## begin Input

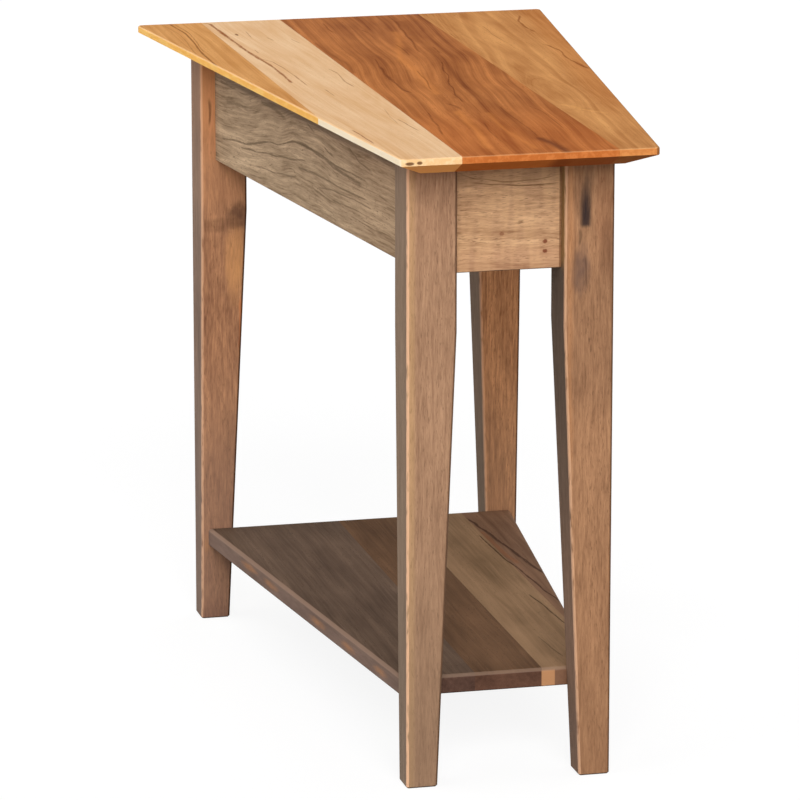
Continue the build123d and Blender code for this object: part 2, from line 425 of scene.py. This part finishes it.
def close_top(finish, number):
    """A clear finish that is almost matt."""
    dress(f"top_board_{number}", finish.close(roughness=0.7, specular=0.01))


print("the top is at", round(TOP_HEIGHT / MM, 1), "mm")

# %% [markdown]
# ### Honey and cream boards
# The honey board is a slim wedge on the left side, with three long streaks. The cream board beside it is
# the palest, so its mineral streaks stand out most. Its grain leans with the side of the table. Two pin
# knots show in its front edge. They are placed across and through the board, because a spot on the upper
# face would not reach them.

# %% Honey board
honey = top_board(1, bend=(3, 40, 200))
grow_wood(honey, paint(237, 178, 114), paint(186, 124, 64), 20.0, ring=0.8, fibre_size=(1.5, 120))
HONEY_VEINS = (
    (1.5, 0.75, ((-182, 120), (-182, 174), (-175, 306), (-179, 376))),
    (0.8, 0.5, ((-178, 200), (-171, 310), (-174, 372))),
    (0.7, 0.4, ((-188, 190), (-182, 300), (-186, 370))),
)
draw_veins(honey, HONEY_VEINS, BROWN_VEIN)
warm_edges_with_painted_light(honey, paint(252, 190, 98), paint(226, 150, 80), paint(200, 126, 62), paint(255, 216, 134))
close_top(honey, 1)

# %% Cream board
cream = top_board(2, bend=(1.5, 40, 200))
lean_grain(cream, ((-90, -375), (-105, 0), (-118, 375)))
grow_wood(cream, paint(246, 211, 170), paint(216, 164, 112), 40.0, ring=0.8, spacing=6, band=0.6,
          band_size=(4, 400), fibre=0.7, fibre_size=(1.5, 120), pore=0.2)
CREAM_VEINS = (
    (2.2, 0.85, ((-131, 14), (-130, 92), (-136, 209), (-138, 297), (-139, 361), (-144, 374))),
    (3.2, 0.8, ((-138, 282), (-138, 297), (-138, 316))),
    (1.0, 0.6, ((-120, -2), (-120, 46), (-121, 91), (-124, 130), (-132, 156), (-138, 233))),
    (1.2, 0.8, ((-126, -299), (-128, -259), (-130, -226))),
    (1.1, 0.6, ((-72, -250), (-75, -212), (-77, -184))),
    (0.7, 0.4, ((-82, -212), (-81, -180), (-77, -128))),
    (1.1, 0.55, ((-78, -20), (-80, 9), (-77, 58), (-80, 88))),
    (1.0, 0.55, ((-107, -62), (-108, -20))),
    (0.9, 0.55, ((-97, 250), (-100, 274))),
    (0.9, 0.5, ((-115, 272), (-113, 315))),
    (0.9, 0.55, ((-127, 183), (-127, 208))),
    (0.9, 0.5, ((-75, 227), (-78, 261))),
)
cream.wander = cream.wander * 0.4
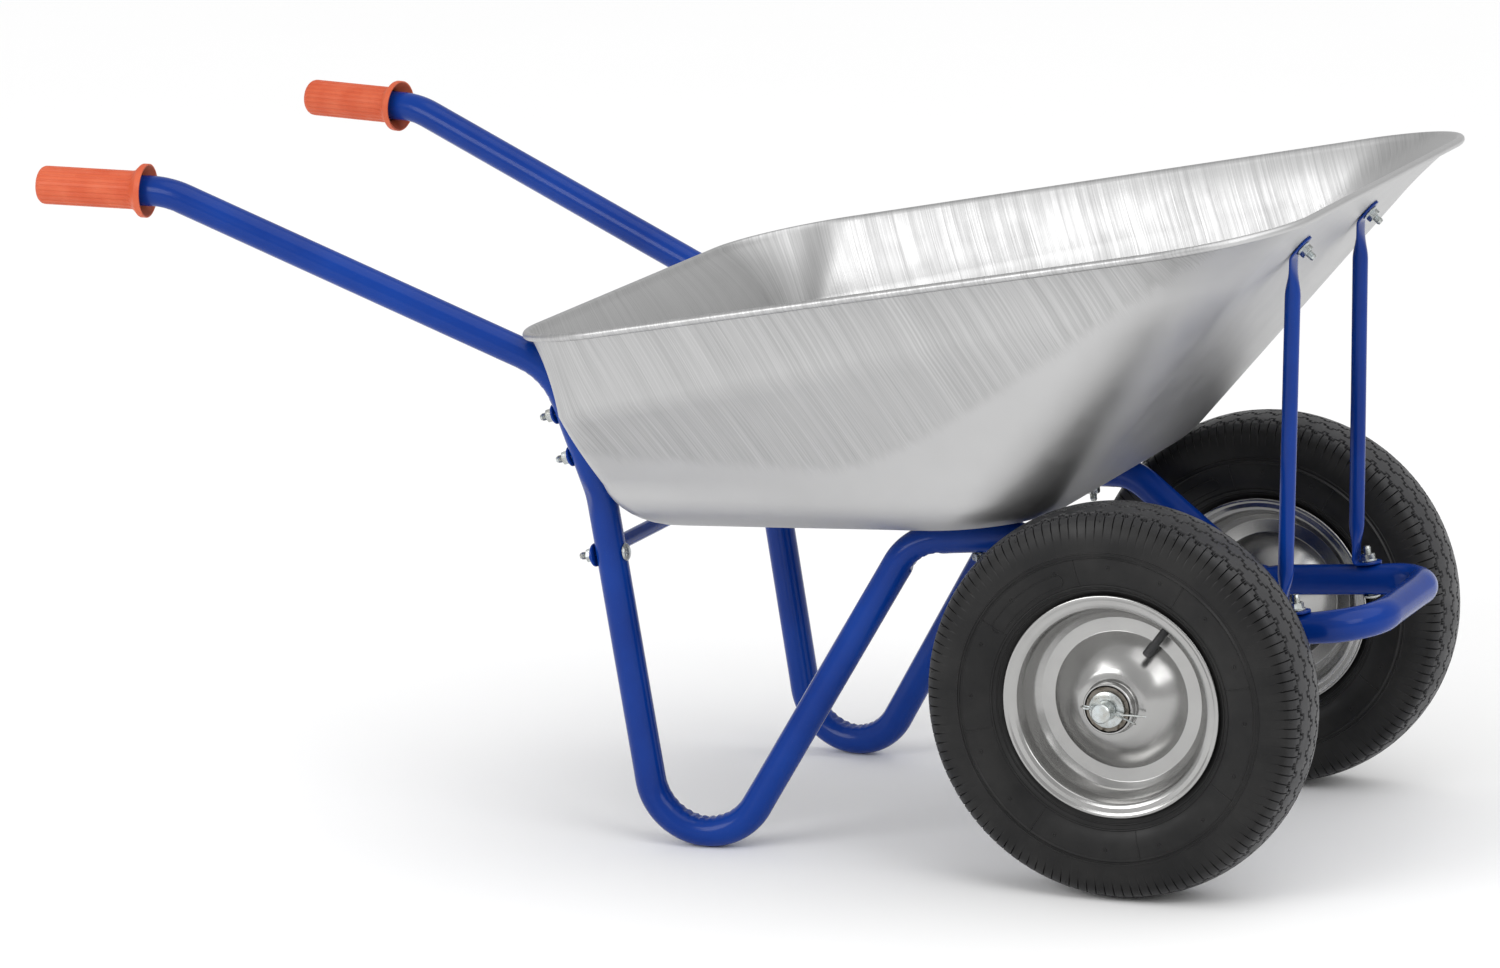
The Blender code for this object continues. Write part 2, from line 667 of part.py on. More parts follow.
def build_axle(materials):
    middle = Vector((AXLE_X, 0.0, WHEEL_RADIUS))
    chamfer = 0.0015
    profile = [
        (0.0, -AXLE_HALF_LENGTH), (AXLE_RADIUS - chamfer, -AXLE_HALF_LENGTH),
        (AXLE_RADIUS, chamfer - AXLE_HALF_LENGTH), (AXLE_RADIUS, AXLE_HALF_LENGTH - chamfer),
        (AXLE_RADIUS - chamfer, AXLE_HALF_LENGTH), (0.0, AXLE_HALF_LENGTH),
    ]
    axle = solid_of_revolution(
        "axle", profile, middle, Vector((0.0, 1.0, 0.0)), HUB_FACETS, materials["zinc_plate"]
    )
    holes = []
    for side in SIDES.values():
        holes.append((middle + Vector((0.0, side * COTTER_Y, 0.0)), COTTER_WAY, 0.02))
    cut_holes(axle, holes, COTTER_HOLE_RADIUS)


def build_cotters(materials):
    """Split pins: one wire from leg tip, round the eye, back to the other leg tip."""
    wire = 0.0009
    spacing = 0.00105
    upright = Vector((-COTTER_WAY.z, 0.0, COTTER_WAY.x))
    for side_name, side in SIDES.items():
        centre = Vector((AXLE_X, side * COTTER_Y, WHEEL_RADIUS))
        half = [(0.0390, 0.0150), (0.0240, 0.0070), (0.0130, spacing), (-0.0120, spacing)]
        half += [(-0.0150, 0.0034), (-0.0190, 0.0042), (-0.0225, 0.0026), (-0.0236, 0.0)]
        outline = half + [(along, -up) for along, up in half[-2::-1]]
        path = [centre + COTTER_WAY * along + upright * up for along, up in outline]
        tangents = path_tangents(path)
        across = Vector((0.0, 1.0, 0.0))
        rings = [round_ring(p, t, across, wire, 6) for p, t in zip(path, tangents)]
        builder = bmesh.new()
        made = bridge_rings(builder, rings, closed_path=False)
        builder.faces.new(made[0])
        builder.faces.new(made[-1])
        make_object(f"cotter_pin_{side_name}", finish_builder(builder), materials["zinc_plate"])


def build_axle_brackets(materials):
    """U-shaped hangers: the tube lies between their flanks and the axle runs below it."""
    plate = 0.003
    half_inside = TUBE_RADIUS + 2.0 * GAP
    half_length = 0.017
    bottom = WHEEL_RADIUS - AXLE_RADIUS - 0.0040
    top = AXLE_DIP.z + 0.0020
    for side_name, side in SIDES.items():
        outline = [
            (-half_inside - plate, top), (-half_inside - plate, bottom - plate),
            (half_inside + plate, bottom - plate), (half_inside + plate, top),
            (half_inside, top), (half_inside, bottom), (-half_inside, bottom),
            (-half_inside, top),
        ]
        run = place(LOOP_CORNER, side) - place(AXLE_DIP, side)
        yaw = Matrix.Rotation(atan2(run.y, run.x), 4, "Z")
        axle_share = -AXLE_DIP.x / (LOOP_CORNER.x - AXLE_DIP.x)
        over_axle = place(on_run(AXLE_DIP, LOOP_CORNER, axle_share), side)
        base = Vector((over_axle.x, over_axle.y, 0.0))
        rings = []
        for x in (-half_length, half_length):
            rings.append([base + yaw @ Vector((x, y, z)) for y, z in outline])
        builder = bmesh.new()
        made = bridge_rings(builder, rings, closed_path=False)
        builder.faces.new(made[0])
        builder.faces.new(made[-1])
        bracket = make_object(
            f"axle_bracket_{side_name}", finish_builder(builder), materials["blue_paint"]
        )
        hole = (Vector((over_axle.x, over_axle.y, WHEEL_RADIUS)), Vector((0.0, 1.0, 0.0)), 0.04)
        cut_holes(bracket, [hole], (AXLE_RADIUS + GAP) / cos(pi / HOLE_FACETS))


def disc_outline():
    """Middle line of one pressed wheel half: lip, flange, bead seat, flat ring, dome."""
    return [
        (0.1128, 0.0365), (0.1088, 0.0350), (0.1040, 0.0345), (0.1003, 0.0325),
        (0.0985, 0.0180), (0.0920, 0.0070), (0.0845, 0.0013), (0.0700, 0.0013),
        (0.0620, 0.0070), (0.0470, 0.0200), (0.0350, 0.0280), (0.0269, 0.0290),
    ]


def tyre_profile():
    """Section of the tyre, open towards the wheel between its two beads."""
    outside = [
        (0.1030, 0.0220), (0.1030, 0.0312), (0.1060, 0.0330), (0.1145, 0.0332), (0.1270, 0.0428),
        (0.1500, 0.0474), (0.1730, 0.0455), (0.1890, 0.0400), (0.1965, 0.0290), (0.2000, 0.0110),
    ]
    inside = [
        (0.1880, 0.0150), (0.1800, 0.0320), (0.1550, 0.0425), (0.1300, 0.0375), (0.1130, 0.0225),
    ]
    mirrored_outside = [(radius, -offset) for radius, offset in reversed(outside)]
    mirrored_inside = [(radius, -offset) for radius, offset in reversed(inside)]
    return outside + mirrored_outside + mirrored_inside + inside


def valve_point(side, spot):
    radius, outward = spot
    spoke = Vector((cos(VALVE_ANGLE), 0.0, sin(VALVE_ANGLE)))
    return wheel_centre(side) + spoke * radius + Vector((0.0, side * outward, 0.0))


def build_inner_tube(name, side, materials):
    """A ring of rubber tube with a hole where the valve joins it."""
    ring_radius = 0.1485
    section_radius = 0.0360
    wall = 0.0025
    segments = 16
    points = 6
    centre = wheel_centre(side)
    builder = bmesh.new()
    for radius, reverse in ((section_radius, False), (section_radius - wall, True)):
        rings = []
        for index in range(segments):
            turn = 2.0 * pi * index / segments
            spoke = Vector((cos(turn), 0.0, sin(turn)))
            ring = []
            for step in range(points):
                angle = 2.0 * pi * step / points
                outward = Vector((0.0, radius * sin(angle), 0.0))
                ring.append(centre + spoke * (ring_radius + radius * cos(angle)) + outward)
            rings.append(ring)
        first_face = len(builder.faces)
        bridge_rings(builder, rings, closed_path=True)
        builder.faces.ensure_lookup_table()
        faces = builder.faces[first_face:]
        bmesh.ops.recalc_face_normals(builder, faces=faces)
        if reverse:
            bmesh.ops.reverse_faces(builder, faces=faces)
    tube = make_object(name, builder, materials["tube_rubber"])
    foot = valve_point(side, VALVE_FOOT)
    spoke = Vector((cos(VALVE_ANGLE), 0.0, sin(VALVE_ANGLE)))
    cut_holes(tube, [(foot, spoke, 0.018)], 0.0030)


def build_wheel(side_name, side, materials):
    centre = wheel_centre(side)
    outward = Vector((0.0, side, 0.0))
    steel = materials["rim_steel"]
    turned(f"tyre_{side_name}", tyre_profile(), centre, outward, 28, materials["tyre_rubber"])
    build_inner_tube(f"inner_tube_{side_name}", side, materials)

    middle_line = disc_outline()
    half_thickness = 0.0008
    section = offset_outline(middle_line, half_thickness)
    section += offset_outline(middle_line, -half_thickness)[::-1]
    outer_disc = turned(f"rim_outer_{side_name}", section, centre, outward, HUB_FACETS, steel)
    turned(f"rim_inner_{side_name}", section, centre, -outward, HUB_FACETS, steel)

    foot = valve_point(side, VALVE_FOOT)
    tip = valve_point(side, VALVE_TIP)
    stem_way = (tip - foot).normalized()
    cut_holes(outer_disc, [(foot.lerp(tip, 0.4), stem_way, 0.016)], VALVE_RADIUS + 2.0 * GAP)
    reach = (tip - foot).length
    stem_profile = [
        (0.0, 0.0), (VALVE_RADIUS, 0.0), (VALVE_RADIUS, 0.72 * reach),
        (0.85 * VALVE_RADIUS, 0.74 * reach), (VALVE_RADIUS, 0.76 * reach),
        (VALVE_RADIUS, 0.97 * reach), (0.7 * VALVE_RADIUS, reach), (0.0, reach),
    ]
    solid_of_revolution(
        f"valve_stem_{side_name}", stem_profile, foot, stem_way, 8, materials["tube_rubber"]
    )

    hub_radius = 0.0260
    hub_bore = 0.0236
    hub_half = 0.0435
    hub_profile = [
        (hub_bore, -hub_half), (hub_radius, -hub_half), (hub_radius, hub_half), (hub_bore, hub_half),
    ]
    turned(f"hub_tube_{side_name}", hub_profile, centre, outward, HUB_FACETS, steel)
    facet_share = cos(pi / HUB_FACETS)
    bearing_width = 0.014
    bearing_bore = (AXLE_RADIUS + RUNNING_CLEARANCE) / facet_share
    bearing_radius = hub_bore * facet_share - GAP
    for place_name, facing in (("outer", outward), ("inner", -outward)):
        seat = centre + facing * (hub_half - bearing_width - 0.0002)
        flat_washer(
            f"bearing_{place_name}_{side_name}", seat, facing, bearing_bore,
            bearing_radius, bearing_width, HUB_FACETS, materials["bearing_steel"],
        )
    washer_bore = (AXLE_RADIUS + GAP) / facet_share
    washer_seat = centre + outward * (hub_half + GAP)
    flat_washer(
        f"axle_washer_{side_name}", washer_seat, outward, washer_bore, 0.0185,
        0.0030, HUB_FACETS, materials["zinc_plate"],
    )
    sleeve_outer = WHEEL_Y - hub_half - GAP
    sleeve_inner = 0.1635
    sleeve_seat = Vector((AXLE_X, side * sleeve_inner, WHEEL_RADIUS))
    flat_washer(
        f"axle_sleeve_{side_name}", sleeve_seat, outward, washer_bore, 0.0130,
        sleeve_outer - sleeve_inner, HUB_FACETS, materials["zinc_plate"],
    )


# ---- the whole barrow ---------------------------------------------------------------
def main():
    for old in list(bpy.data.objects):
        bpy.data.objects.remove(old, do_unlink=True)
    materials = make_materials()
    build_frame(materials)
    build_brace(materials)
    build_struts(materials)
    build_tray(materials)
    build_frame_fasteners(materials)
    build_grips(materials)
    build_axle(materials)
    build_cotters(materials)
    build_axle_brackets(materials)
    for side_name, side in SIDES.items():
        build_wheel(side_name, side, materials)


main()
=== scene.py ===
"""Looks of a two-wheeled barrow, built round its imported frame.

One bent blue tube carries a pressed galvanised tray, and two pneumatic wheels turn on a
fixed axle. Metres, +X towards the tray's front lip, +Y to the left, +Z up.
"""

import json
import logging
import math
from collections.abc import Callable, Sequence
from dataclasses import dataclass, field
from enum import Enum

import bpy
from mathutils import Matrix, Vector, noise

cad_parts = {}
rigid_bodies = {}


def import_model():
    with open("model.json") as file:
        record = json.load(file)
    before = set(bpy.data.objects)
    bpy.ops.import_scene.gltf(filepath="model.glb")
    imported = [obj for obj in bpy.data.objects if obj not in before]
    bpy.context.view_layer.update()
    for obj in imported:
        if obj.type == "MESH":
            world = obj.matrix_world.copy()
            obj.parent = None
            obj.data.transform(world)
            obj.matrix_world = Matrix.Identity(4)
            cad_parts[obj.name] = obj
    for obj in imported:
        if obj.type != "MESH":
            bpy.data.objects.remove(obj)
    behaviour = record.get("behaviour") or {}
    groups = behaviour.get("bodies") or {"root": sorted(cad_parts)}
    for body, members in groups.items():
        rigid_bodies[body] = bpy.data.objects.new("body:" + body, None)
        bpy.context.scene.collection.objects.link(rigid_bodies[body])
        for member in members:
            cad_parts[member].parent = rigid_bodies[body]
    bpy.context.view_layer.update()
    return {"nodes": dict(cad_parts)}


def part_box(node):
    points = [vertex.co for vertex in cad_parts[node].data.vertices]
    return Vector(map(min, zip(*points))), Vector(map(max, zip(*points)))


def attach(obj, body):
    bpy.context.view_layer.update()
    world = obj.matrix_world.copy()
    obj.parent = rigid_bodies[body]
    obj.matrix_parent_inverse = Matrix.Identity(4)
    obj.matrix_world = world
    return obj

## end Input

-- What the exercise asks --
Give back the opening line of the records above and every line after it, up to and including the one with "close_top(honey, 1)", unchanged.

-- Task result --
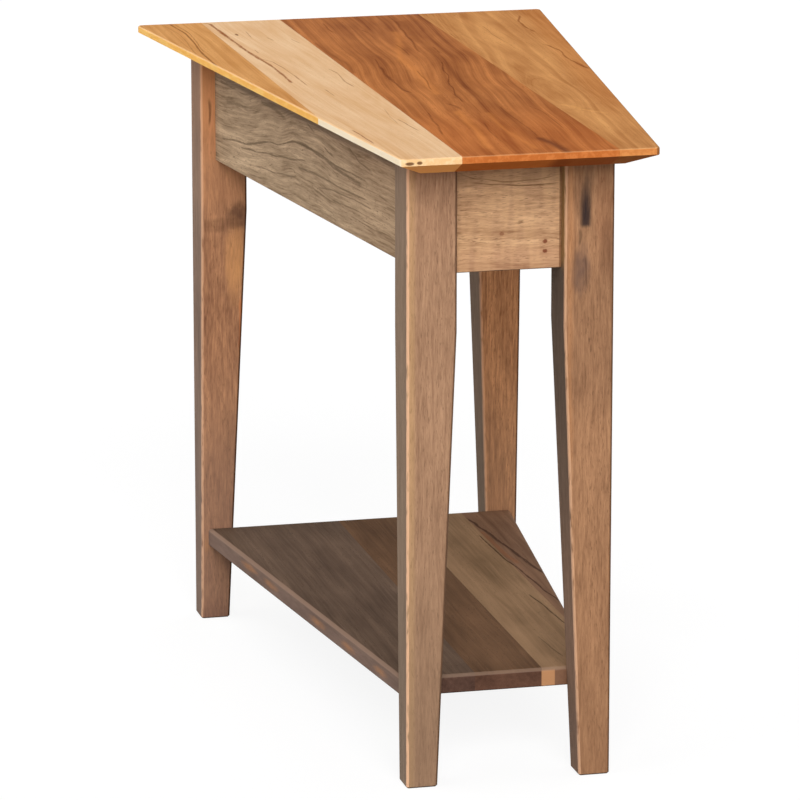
Continue the build123d and Blender code for this object: part 2, from line 425 of scene.py. This part finishes it.
def close_top(finish, number):
    """A clear finish that is almost matt."""
    dress(f"top_board_{number}", finish.close(roughness=0.7, specular=0.01))


print("the top is at", round(TOP_HEIGHT / MM, 1), "mm")

# %% [markdown]
# ### Honey and cream boards
# The honey board is a slim wedge on the left side, with three long streaks. The cream board beside it is
# the palest, so its mineral streaks stand out most. Its grain leans with the side of the table. Two pin
# knots show in its front edge. They are placed across and through the board, because a spot on the upper
# face would not reach them.

# %% Honey board
honey = top_board(1, bend=(3, 40, 200))
grow_wood(honey, paint(237, 178, 114), paint(186, 124, 64), 20.0, ring=0.8, fibre_size=(1.5, 120))
HONEY_VEINS = (
    (1.5, 0.75, ((-182, 120), (-182, 174), (-175, 306), (-179, 376))),
    (0.8, 0.5, ((-178, 200), (-171, 310), (-174, 372))),
    (0.7, 0.4, ((-188, 190), (-182, 300), (-186, 370))),
)
draw_veins(honey, HONEY_VEINS, BROWN_VEIN)
warm_edges_with_painted_light(honey, paint(252, 190, 98), paint(226, 150, 80), paint(200, 126, 62), paint(255, 216, 134))
close_top(honey, 1)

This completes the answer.